[start Record set]

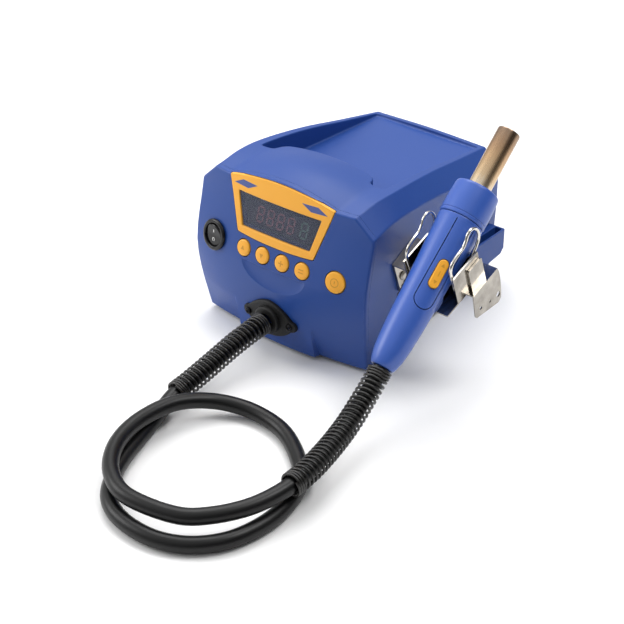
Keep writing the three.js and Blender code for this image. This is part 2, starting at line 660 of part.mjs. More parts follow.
// Mains board along the left wall: each component is [from the board's edge, its width, y0, y1, height].
const mainsBoard = { y0: 20, y1: 72, width: 42, fromWall: 9, z: panelWall + 6 };
const components = [[4, 16, 24, 40, 14], [24, 12, 26, 44, 9], [8, 6, 46, 60, 20], [20, 10, 50, 60, 16]];
function mainsBoardBody() {
  const { y0, y1, width, fromWall, z } = mainsBoard;
  const edge = fromWall - sideHalfWidth(y1);
  return components.reduce(
    (sum, [x, w, from, to, h]) => join(sum, block(edge + x, edge + x + w, from, to, z, z + h)),
    block(edge, edge + width, y0, y1, z, z + 1.6));
}
add(body, 'mains_board', mainsBoardBody(), green());

// Board behind the front panel, with a tact switch under each key's stem.
const panelBoardY = -88;
function panelBoard() {
  const reachX = frontHalfWidth - 14;
  let board = block(-reachX, reachX, panelBoardY, panelBoardY + 1.6, 60, 114);
  for (const x of [...keyRow.xs, startKey.x]) {
    const reach = frontNormal(x, keyRow.z).multiplyScalar(-(keyStem + keyTravel + gap));
    const tip = onFront(x, keyRow.z).add(reach);
    board = join(board, block(tip.x - 3, tip.x + 3, tip.y + 0.6, panelBoardY + 0.5, tip.z - 3, tip.z + 3));
  }
  const { x, z } = powerSwitch;
  return cut(board, aimedSolid(rod(switchRadius + 1, -40, 10), onFront(x, z), frontNormal(x, z)));
}
add(body, 'panel_board', common(panelBoard(), inside(gap, -5)), green());
add(body, 'display_module', block(-28, 28, panelBoardY - 11, panelBoardY - gap, 91, 109), black());

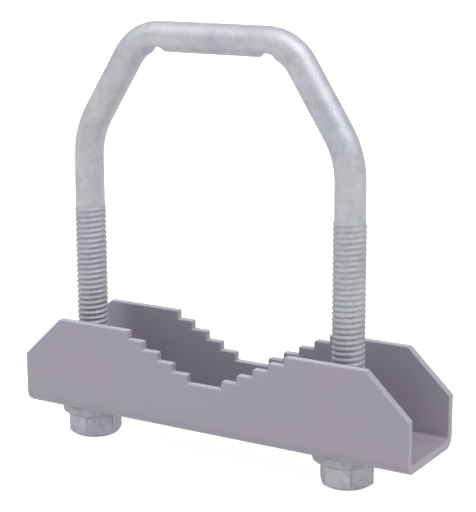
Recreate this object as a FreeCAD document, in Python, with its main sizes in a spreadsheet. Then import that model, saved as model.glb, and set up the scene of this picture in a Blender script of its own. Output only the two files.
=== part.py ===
import FreeCAD, Part
import math
import os
import Sketcher

# Mast U-bolt clamp, in millimetres, +Z up.
# The origin lies on the surface that the clamp stands on, under the middle of the saddle.
# X runs along the saddle, from leg to leg, and Y runs along the mast.
SIZES = {
    # U-bolt: round bar, bent to a flat crown and two sloping shoulders, threads rolled on both legs
    "bar_diameter": 8.75,
    "thread_diameter": 9.525,
    "thread_pitch": 1.5875,
    "left_thread_length": 71.9,
    "right_thread_length": 75.9,
    "leg_spacing": 87.5,
    "crown_height": 122.7,
    "crown_width": 49.6,
    "shoulder_height": 93.1,
    "crown_bend_radius": 13.0,
    "shoulder_bend_radius": 25.0,
    # marks that the bending jig pinches into the underside, at both ends of the crown
    "jig_mark_radius": 2.2,
    "jig_mark_depth": 1.35,
    "jig_mark_inset": 6.7,
    "jig_mark_sweep": 100.0,
    # saddle: one folded sheet, a channel open upwards
    "saddle_overhang": 20.25,
    "saddle_width": 29.0,
    "saddle_height": 27.8,
    "sheet_thickness": 2.5,
    "fold_inside_radius": 1.2,
    "corner_cut_run": 13.0,
    "corner_cut_drop": 12.3,
    "notch_floor_width": 11.4,
    "step_run": 5.1,
    "step_rise": 2.54,
    "step_count": 5,
    "edge_round": 0.6,
    # slots in the saddle's floor, with the U-bolt pushed near one end of them
    "slot_clearance": 1.6,
    "slot_travel": 12.0,
    "slot_end_gap": 0.7,
    # flange nuts
    "nut_across_flats": 14.3,
    "nut_height": 10.8,
    "nut_bevel": 0.6,
    "flange_diameter": 19.8,
    "flange_rim": 3.4,
    "flange_height": 4.2,
    "flange_step": 0.15,
    "flange_rim_bevel": 0.3,
    "bore_clearance": 0.05,
    "bore_bevel": 0.5,
    "left_nut_turn": 46.0,
    "right_nut_turn": 5.5,
}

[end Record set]

[Job] Return all of the data exactly as it reads.

[Output of the exercise]
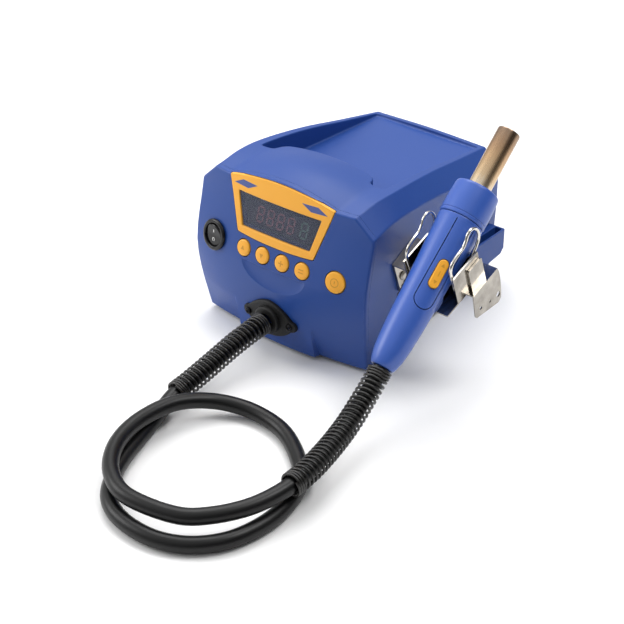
Keep writing the three.js and Blender code for this image. This is part 2, starting at line 660 of part.mjs. More parts follow.
// Mains board along the left wall: each component is [from the board's edge, its width, y0, y1, height].
const mainsBoard = { y0: 20, y1: 72, width: 42, fromWall: 9, z: panelWall + 6 };
const components = [[4, 16, 24, 40, 14], [24, 12, 26, 44, 9], [8, 6, 46, 60, 20], [20, 10, 50, 60, 16]];
function mainsBoardBody() {
  const { y0, y1, width, fromWall, z } = mainsBoard;
  const edge = fromWall - sideHalfWidth(y1);
  return components.reduce(
    (sum, [x, w, from, to, h]) => join(sum, block(edge + x, edge + x + w, from, to, z, z + h)),
    block(edge, edge + width, y0, y1, z, z + 1.6));
}
add(body, 'mains_board', mainsBoardBody(), green());

// Board behind the front panel, with a tact switch under each key's stem.
const panelBoardY = -88;
function panelBoard() {
  const reachX = frontHalfWidth - 14;
  let board = block(-reachX, reachX, panelBoardY, panelBoardY + 1.6, 60, 114);
  for (const x of [...keyRow.xs, startKey.x]) {
    const reach = frontNormal(x, keyRow.z).multiplyScalar(-(keyStem + keyTravel + gap));
    const tip = onFront(x, keyRow.z).add(reach);
    board = join(board, block(tip.x - 3, tip.x + 3, tip.y + 0.6, panelBoardY + 0.5, tip.z - 3, tip.z + 3));
  }
  const { x, z } = powerSwitch;
  return cut(board, aimedSolid(rod(switchRadius + 1, -40, 10), onFront(x, z), frontNormal(x, z)));
}
add(body, 'panel_board', common(panelBoard(), inside(gap, -5)), green());
add(body, 'display_module', block(-28, 28, panelBoardY - 11, panelBoardY - gap, 91, 109), black());

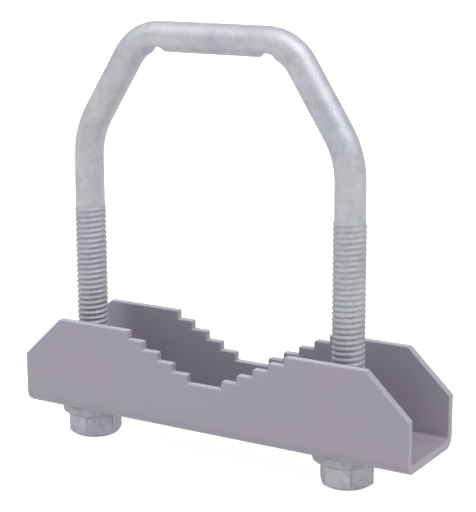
Recreate this object as a FreeCAD document, in Python, with its main sizes in a spreadsheet. Then import that model, saved as model.glb, and set up the scene of this picture in a Blender script of its own. Output only the two files.
=== part.py ===
import FreeCAD, Part
import math
import os
import Sketcher

# Mast U-bolt clamp, in millimetres, +Z up.
# The origin lies on the surface that the clamp stands on, under the middle of the saddle.
# X runs along the saddle, from leg to leg, and Y runs along the mast.
SIZES = {
    # U-bolt: round bar, bent to a flat crown and two sloping shoulders, threads rolled on both legs
    "bar_diameter": 8.75,
    "thread_diameter": 9.525,
    "thread_pitch": 1.5875,
    "left_thread_length": 71.9,
    "right_thread_length": 75.9,
    "leg_spacing": 87.5,
    "crown_height": 122.7,
    "crown_width": 49.6,
    "shoulder_height": 93.1,
    "crown_bend_radius": 13.0,
    "shoulder_bend_radius": 25.0,
    # marks that the bending jig pinches into the underside, at both ends of the crown
    "jig_mark_radius": 2.2,
    "jig_mark_depth": 1.35,
    "jig_mark_inset": 6.7,
    "jig_mark_sweep": 100.0,
    # saddle: one folded sheet, a channel open upwards
    "saddle_overhang": 20.25,
    "saddle_width": 29.0,
    "saddle_height": 27.8,
    "sheet_thickness": 2.5,
    "fold_inside_radius": 1.2,
    "corner_cut_run": 13.0,
    "corner_cut_drop": 12.3,
    "notch_floor_width": 11.4,
    "step_run": 5.1,
    "step_rise": 2.54,
    "step_count": 5,
    "edge_round": 0.6,
    # slots in the saddle's floor, with the U-bolt pushed near one end of them
    "slot_clearance": 1.6,
    "slot_travel": 12.0,
    "slot_end_gap": 0.7,
    # flange nuts
    "nut_across_flats": 14.3,
    "nut_height": 10.8,
    "nut_bevel": 0.6,
    "flange_diameter": 19.8,
    "flange_rim": 3.4,
    "flange_height": 4.2,
    "flange_step": 0.15,
    "flange_rim_bevel": 0.3,
    "bore_clearance": 0.05,
    "bore_bevel": 0.5,
    "left_nut_turn": 46.0,
    "right_nut_turn": 5.5,
}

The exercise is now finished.